HILLCLIMBINGI just finished rereading a book called
Stochastic Local Search, and was wondering if I could apply some of the techniques described therein to the analysis of fitness landscapes produced by neuro-evolution. As a first experiment, I decided to implement a very simple hill-climber. I defined the "neighborhood" as the set of vectors produced by transforming the current solution by a fixed amount along a single dimension at a time.

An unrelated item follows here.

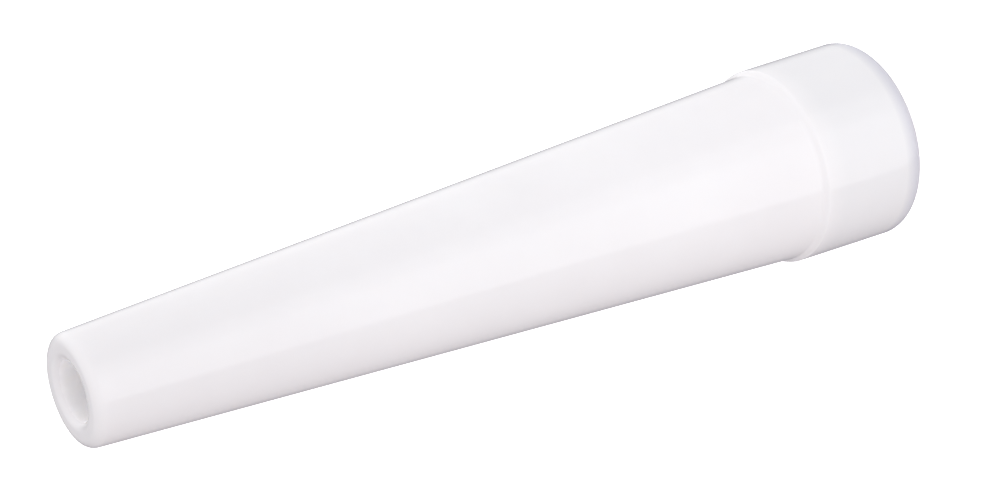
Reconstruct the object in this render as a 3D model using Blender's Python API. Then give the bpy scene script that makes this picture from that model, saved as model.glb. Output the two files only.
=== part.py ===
"""Long ceramic gas nozzle of a TIG torch: one pressed and fired piece, open at both ends.

The nozzle's axis is X. The origin is the centre of the flat rear seat, +X points back into the torch,
and the tip, where the shielding gas leaves, is on the -X side. All lengths are in metres.
"""

from math import acos, cos, pi, radians, sin, tan

import bpy
from mathutils import Matrix, Vector

MM = 0.001

# Outside
LENGTH = 76.2 * MM
COLLAR_LENGTH = 10.05 * MM
COLLAR_REAR_RADIUS = 8.58 * MM
COLLAR_FRONT_RADIUS = 8.46 * MM
COLLAR_EDGE_ROUNDING = 0.35 * MM
REAR_EDGE_ROUNDING = 0.8 * MM
SHOULDER_RUN = 0.45 * MM
SHOULDER_FILLET = 0.6 * MM
BODY_REAR_RADIUS = 8.08 * MM
TIP_RADIUS = 4.54 * MM
TIP_ROUNDING = 0.87 * MM

# Gas passage, from the tip towards the rear
ORIFICE_RADIUS = 2.38 * MM
ORIFICE_ROUNDING = 0.8 * MM
ORIFICE_LAND = 6.0 * MM
CHAMBER_FRONT_RADIUS = 4.8 * MM
CHAMBER_REAR_RADIUS = 5.3 * MM
CHAMBER_LENGTH = 30.0 * MM

# Threaded mouth at the rear: a coarse, rounded, right-hand thread
THREAD_MINOR_RADIUS = 5.65 * MM
THREAD_MAJOR_RADIUS = 6.35 * MM
THREAD_PITCH = 2.1 * MM
THREAD_START = 1.5 * MM
THREAD_TURNS = 4
THREAD_RUN_OUT = 1.2 * MM
THREAD_FADE_TURNS = 0.6
RIDGE_SWING = 0.6
MOUTH_CHAMFER = 0.5 * MM

# Mesh resolution
SEGMENTS = 48
RINGS_PER_TURN = 8
ARC_STEP = radians(22.5)
SHARP_ANGLE = radians(30)

CERAMIC_COLOUR = (0.86, 0.85, 0.865, 1.0)
CERAMIC_ROUGHNESS = 0.12


def rounded_outline(corners):
    """Points of a run of straight lines. A corner is (x, radius, rounding), and a rounding of 0 is sharp."""
    points = [Vector(corners[0][:2])]
    for before, corner, after in zip(corners, corners[1:], corners[2:]):
        here = Vector(corner[:2])
        rounding = corner[2]
        if rounding == 0:
            points.append(here)
            continue
        back = (Vector(before[:2]) - here).normalized()
        ahead = (Vector(after[:2]) - here).normalized()
        half = acos(back.dot(ahead)) / 2
        start = here + back * rounding / tan(half)
        centre = here + (back + ahead).normalized() * rounding / sin(half)
        sweep = pi - 2 * half
        turning = 1 if back.cross(ahead) < 0 else -1
        steps = max(2, round(sweep / ARC_STEP))
        for step in range(steps + 1):
            turn = Matrix.Rotation(turning * sweep * step / steps, 2)
            points.append(centre + turn @ (start - centre))
    points.append(Vector(corners[-1][:2]))
    return points


def section_corners():
    """Corners of the wall's section, from the thread's rear end round the outside to its front end."""
    thread_front = -THREAD_START - THREAD_TURNS * THREAD_PITCH
    chamber_rear = thread_front - THREAD_RUN_OUT
    mouth = [
        (-THREAD_START, THREAD_MAJOR_RADIUS, 0),
        (-MOUTH_CHAMFER, THREAD_MAJOR_RADIUS, 0),
        (0, THREAD_MAJOR_RADIUS + MOUTH_CHAMFER, 0),
    ]
    outside = [
        (0, COLLAR_REAR_RADIUS, REAR_EDGE_ROUNDING),
        (-COLLAR_LENGTH, COLLAR_FRONT_RADIUS, COLLAR_EDGE_ROUNDING),
        (-COLLAR_LENGTH - SHOULDER_RUN, BODY_REAR_RADIUS, SHOULDER_FILLET),
        (-LENGTH, TIP_RADIUS, TIP_ROUNDING),
    ]
    passage = [
        (-LENGTH, ORIFICE_RADIUS, ORIFICE_ROUNDING),
        (-LENGTH + ORIFICE_LAND, ORIFICE_RADIUS, 0),
        (chamber_rear - CHAMBER_LENGTH, CHAMBER_FRONT_RADIUS, 0),
        (chamber_rear, CHAMBER_REAR_RADIUS, 0),
        (thread_front, THREAD_MAJOR_RADIUS, 0),
    ]
    return mouth + outside + passage


def smooth(value):
    value = max(0.0, min(1.0, value))
    return value * value * (3 - 2 * value)


def thread_radius(x, angle):
    """Wall radius of the coarse, rounded thread, whose ridge fades in and out at its ends."""
    turn = (-x - THREAD_START) / THREAD_PITCH
    fade = smooth(turn / THREAD_FADE_TURNS) * smooth((THREAD_TURNS - turn) / THREAD_FADE_TURNS)
    ridge = smooth(0.5 + RIDGE_SWING * cos(2 * pi * x / THREAD_PITCH - angle))
    return THREAD_MAJOR_RADIUS - (THREAD_MAJOR_RADIUS - THREAD_MINOR_RADIUS) * ridge * fade


def ring(x, radius_at):
    """One ring of points round the axis. radius_at gives the radius at an angle."""
    points = []
    for segment in range(SEGMENTS):
        angle = 2 * pi * segment / SEGMENTS
        radius = radius_at(angle)
        points.append((x, radius * cos(angle), radius * sin(angle)))
    return points


def nozzle_rings():
    """Closed loop of rings round the wall's section: mouth, outside, tip, gas passage and thread."""
    rings = []
    for x, radius in rounded_outline(section_corners()):
        rings.append(ring(x, lambda angle, radius=radius: radius))
    for step in range(THREAD_TURNS * RINGS_PER_TURN - 1, 0, -1):
        x = -THREAD_START - THREAD_PITCH * step / RINGS_PER_TURN
        rings.append(ring(x, lambda angle, x=x: thread_radius(x, angle)))
    return rings


def mesh_from_rings(name, rings):
    """Joins each ring to the next, and the last to the first, with the faces pointing out of the wall."""
    vertices = [point for points in rings for point in points]
    faces = []
    for row in range(len(rings)):
        here = row * SEGMENTS
        there = (row + 1) % len(rings) * SEGMENTS
        for segment in range(SEGMENTS):
            following = (segment + 1) % SEGMENTS
            faces.append((here + segment, there + segment, there + following, here + following))
    mesh = bpy.data.meshes.new(name)
    mesh.from_pydata(vertices, [], faces)
    return mesh


def ceramic_material():
    material = bpy.data.materials.new("ceramic")
    material.use_nodes = True
    shader = material.node_tree.nodes["Principled BSDF"]
    shader.inputs["Base Color"].default_value = CERAMIC_COLOUR
    shader.inputs["Roughness"].default_value = CERAMIC_ROUGHNESS
    shader.inputs["Metallic"].default_value = 0.0
    return material


def make_gas_nozzle():
    mesh = mesh_from_rings("gas_nozzle", nozzle_rings())
    mesh.materials.append(ceramic_material())
    mesh.shade_smooth()
    mesh.set_sharp_from_angle(angle=SHARP_ANGLE)
    nozzle = bpy.data.objects.new("gas_nozzle", mesh)
    bpy.context.scene.collection.objects.link(nozzle)


def clear_scene():
    for existing in list(bpy.data.objects):
        bpy.data.objects.remove(existing, do_unlink=True)


clear_scene()
make_gas_nozzle()
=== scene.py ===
"""Looks of the long ceramic gas nozzle: a fine mesh with a real thread, glazed white alumina, studio light.

The nozzle's axis is X. The rear seat is at x = 0 and the tip is on the -X side. Lengths are in metres.
"""

from math import acos, atan2, cos, pi, radians, sin, tan

import bpy
from mathutils import Euler, Matrix, Vector

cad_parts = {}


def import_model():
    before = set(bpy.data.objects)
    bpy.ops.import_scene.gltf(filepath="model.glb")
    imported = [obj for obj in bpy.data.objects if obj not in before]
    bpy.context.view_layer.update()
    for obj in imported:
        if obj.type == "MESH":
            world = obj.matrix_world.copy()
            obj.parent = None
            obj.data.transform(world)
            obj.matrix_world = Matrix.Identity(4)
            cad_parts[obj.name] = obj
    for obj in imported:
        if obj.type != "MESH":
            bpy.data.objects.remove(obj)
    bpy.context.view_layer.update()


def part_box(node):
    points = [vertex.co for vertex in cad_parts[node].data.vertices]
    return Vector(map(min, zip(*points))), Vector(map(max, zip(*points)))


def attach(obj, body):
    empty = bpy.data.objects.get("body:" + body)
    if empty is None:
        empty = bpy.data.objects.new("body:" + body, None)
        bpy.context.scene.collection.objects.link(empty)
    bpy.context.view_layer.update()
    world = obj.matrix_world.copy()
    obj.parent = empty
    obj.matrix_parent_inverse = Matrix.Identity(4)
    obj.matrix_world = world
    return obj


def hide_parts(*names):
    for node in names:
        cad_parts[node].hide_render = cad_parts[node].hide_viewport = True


MM = 0.001

# The outside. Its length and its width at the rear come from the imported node's box.
COLLAR_LENGTH = 10.05 * MM
COLLAR_DRAFT = 0.12 * MM
COLLAR_EDGE_ROUNDING = 0.35 * MM
REAR_EDGE_ROUNDING = 0.8 * MM
SHOULDER_RUN = 0.45 * MM
SHOULDER_FILLET = 0.6 * MM
BODY_REAR_RADIUS = 8.08 * MM
TIP_RADIUS = 4.54 * MM
TIP_ROUNDING = 0.87 * MM

# The gas passage
ORIFICE_RADIUS = 2.38 * MM
ORIFICE_ROUNDING = 0.8 * MM
ORIFICE_LAND = 6.0 * MM
CHAMBER_FRONT_RADIUS = 4.8 * MM
CHAMBER_REAR_RADIUS = 5.3 * MM
CHAMBER_LENGTH = 30.0 * MM
PASSAGE_ROUNDING = 3.0 * MM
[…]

Therefore, a solution of {0.3, -2.4, 2.1} would have the following neighborhood (assuming a step-size of 0.1):
x += 0.1 -> {0.4, -2.4, 2.1}
x -= 0.1 -> {0.2, -2.4, 2.1}
y += 0.1 -> {0.3, -2.3, 2.1}
y -= 0.1 -> {0.3, -2.5, 2.1}
z += 0.1 -> {0.3, -2.4, 2.2}
z -= 0.1 -> {0.3, -2.4, 2.0}
For N parameters, the size of the neighborhood would be 2N.
So, as a first test, I wanted to see how well simple hill-climbing could train a neural network attempting to solve n-bit parity, a standard machine-learning benchmark. I tried 5 bits (this has 32 training exemplars), and it solved it very rapidly. This was a surprise as I was expecting it to get stuck; I merely wanted to see how far it would get
before getting stuck.
I eventually got it up to about 94% correct on 12-bit parity. It should be noted that this is an MUCH larger version of the problem (4096 training exemplars), and this is also MUCH larger than what is standardly attempted. Most are 6 or fewer bits. (One interesting larger example - 21 bits - can be found
here).
I compared this new method against Evolutionary Programming, and it proved far superior - EP never made it much past 65% accuracy.

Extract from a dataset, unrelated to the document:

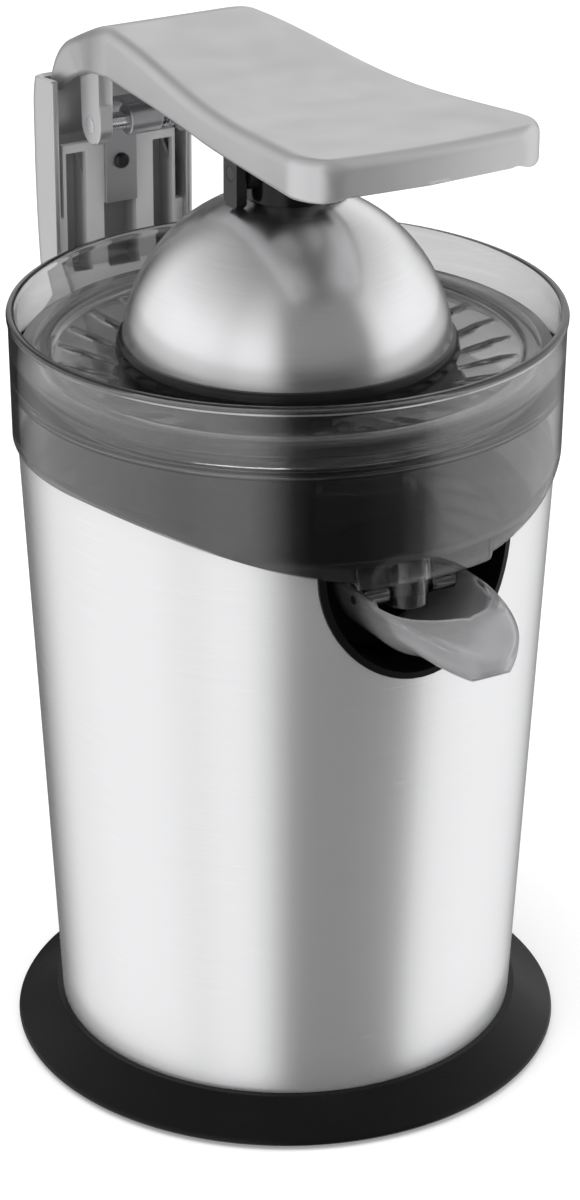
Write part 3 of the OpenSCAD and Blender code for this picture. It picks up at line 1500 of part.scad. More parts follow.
pocket_depth = 9.5;
pocket_share = 0.6;
pocket_rise = 14;
pocket_rim = 1.2;
pocket_drop = 3;
plate_proud = 2.5;
shoulder_drop = 8;
tongue_play = 0.2;
module column_frame() {
    pocket_back = column_front + pocket_depth;
    pocket_in = frame_half_w * pocket_share;
    low_z = foot_top + pocket_rise;
    color([0.6, 0.6, 0.61]) difference() {
        intersection() {
            union() {
                slab(-frame_half_w, frame_half_w) frame_region();
                intersection() {
                    slab(column_t + seat - column_half_w, column_half_w - column_t - seat) frame_region();
                    translate([-wide, 0, 0]) cube([2 * wide, wide, hinge_z - elbow_r - shoulder_drop]);
                }
            }
            translate([-wide, 0, 0]) cube([2 * wide, wide, frame_top_z]);
        }
        difference() {
            rod_x(elbow_r + edge_gap * 2, -wide, wide, hinge_y, hinge_z);
            translate([-wide, 0, 0]) cube([2 * wide, column_front + plate_proud, wide * 2]);
        }
        for (s = [-1, 1]) mirror([s < 0 ? 1 : 0, 0, 0])
            translate([pocket_in, column_front - over, low_z])
                cube([frame_half_w - pocket_rim - pocket_in, pocket_back - column_front + over,
                    frame_top_z - pocket_drop - low_z]);
        translate([-tongue_half_w - tongue_play, column_front - over, low_z])
            cube([2 * (tongue_half_w + tongue_play), pocket_back - column_front + over,
                tongue_low - low_z]);
        rod_y(screw_r + screw_gap, hinge_y, pocket_back, 0, tongue_screw_z);
        taper(-seat, base_h, sleeve_top_z + over);
        ring(0, rim_r + bead + edge_gap, sleeve_top_z - over, rim_z + over);
        column_screw_holes(screw_r + screw_gap);
    }
}

module frame_region() {
    polygon(concat(bow(column_t + seat),
        [[bow_y - foot_in, column_foot_z + column_t], [bow_y - foot_in, foot_top - over],
         [rim_r + foot_proud, foot_top - over],
         [column_front, foot_top + foot_slope - foot_out], [column_front, hinge_z],
         [hinge_y + column_rear_r - column_t - seat, hinge_z]]));
}

column_head_h = 1.4;
column_screw_more = 3;
module column_screws() {
    color("silver") for (s = [-1, 1], z = column_screw_zs)
        translate([s * column_screw_x, sleeve_r(z) - sleeve_t - housing_gap - housing_t - column_head_h, z])
            rotate([-90, 0, 0]) screw(screw_bite + column_screw_more);
}

base_skirt();
base_plate();
rubber_feet();
base_screws();
inlet_grommet();
body_sleeve();
inner_housing();
spout_recess();
top_deck();
deck_screws();
motor_stator();
stator_coils();
motor_lower_cap();
motor_upper_cap();
motor_screws();
motor_rotor();
motor_shaft();
commutator();
carbon_brushes();
motor_bearings();
cooling_fan();
motor_pinion();
gear_case();
gear_case_cover();
case_screws();
second_gear();
second_gear_pin();
output_gear();
drive_shaft();
shaft_bush();
shaft_seal();
return_spring();
press_plunger();
micro_switch();
switch_lever();
juice_collector();
strainer();
spout();
spout_pins();
reamer_cone();
dome_shell();
dome_liner();
dome_hub();
dome_screw();
arm_yoke();
yoke_screws();
dome_pin();
arm_top_shell();
arm_bottom_cover();
arm_screws();
hinge_drum();
hinge_pin();
torsion_spring();
hinge_tongue();
tongue_screw();
column_shell();
column_frame();
column_screws();
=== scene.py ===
# %% [markdown]
# # An electric citrus juicer, finished for a studio picture
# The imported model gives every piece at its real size. This file keeps those pieces where they are,
# gives each one its finish, and works out finer surfaces for the pieces that are seen most: the base,
# the steel sleeve, the see-through juice collector, the strainer, the dome, the ribbed cone, the press
# arm, the column with its hinge, and the spout. Lengths are in millimetres, and one factor turns them
# into metres.

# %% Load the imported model
import json
import math

import bmesh
import bpy
import numpy as np
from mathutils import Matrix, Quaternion, Vector


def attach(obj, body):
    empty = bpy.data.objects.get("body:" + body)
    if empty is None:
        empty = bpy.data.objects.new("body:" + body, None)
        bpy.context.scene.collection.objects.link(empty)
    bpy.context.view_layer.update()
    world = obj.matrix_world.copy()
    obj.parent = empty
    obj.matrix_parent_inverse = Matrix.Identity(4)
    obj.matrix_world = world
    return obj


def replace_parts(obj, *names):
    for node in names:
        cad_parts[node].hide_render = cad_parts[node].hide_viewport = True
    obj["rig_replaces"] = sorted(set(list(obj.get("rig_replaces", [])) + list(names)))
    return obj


MM = 0.001
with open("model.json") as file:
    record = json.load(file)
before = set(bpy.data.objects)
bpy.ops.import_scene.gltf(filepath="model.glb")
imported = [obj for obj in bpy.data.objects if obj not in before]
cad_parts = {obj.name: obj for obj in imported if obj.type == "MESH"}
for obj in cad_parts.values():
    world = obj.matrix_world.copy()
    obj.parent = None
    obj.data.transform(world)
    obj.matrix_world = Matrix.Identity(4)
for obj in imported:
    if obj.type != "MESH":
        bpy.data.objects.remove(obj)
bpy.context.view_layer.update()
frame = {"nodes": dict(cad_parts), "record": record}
body_of_node = {n: b for b, nodes in frame["record"]["behaviour"]["bodies"].items() for n in nodes}
slot_of_node = {s["node"]: s["material_slot"] for s in frame["record"]["subparts"]}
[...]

NOISE IS BADI decided to see how this algorithm would fair in the presence of some noise applied to the fitness function. Incredibly, even the slightest amount of noise totally disrupts it! I have tried applying a gaussian noise with a standard deviation more than 5000 times less than the maximal fitness of the function, and strangely enough just this tiny "whisper" of noise is enough to cripple its performance.
I'm very intrigued, as my intuition has been severely violated twice by these experiments. Clearly more are in order.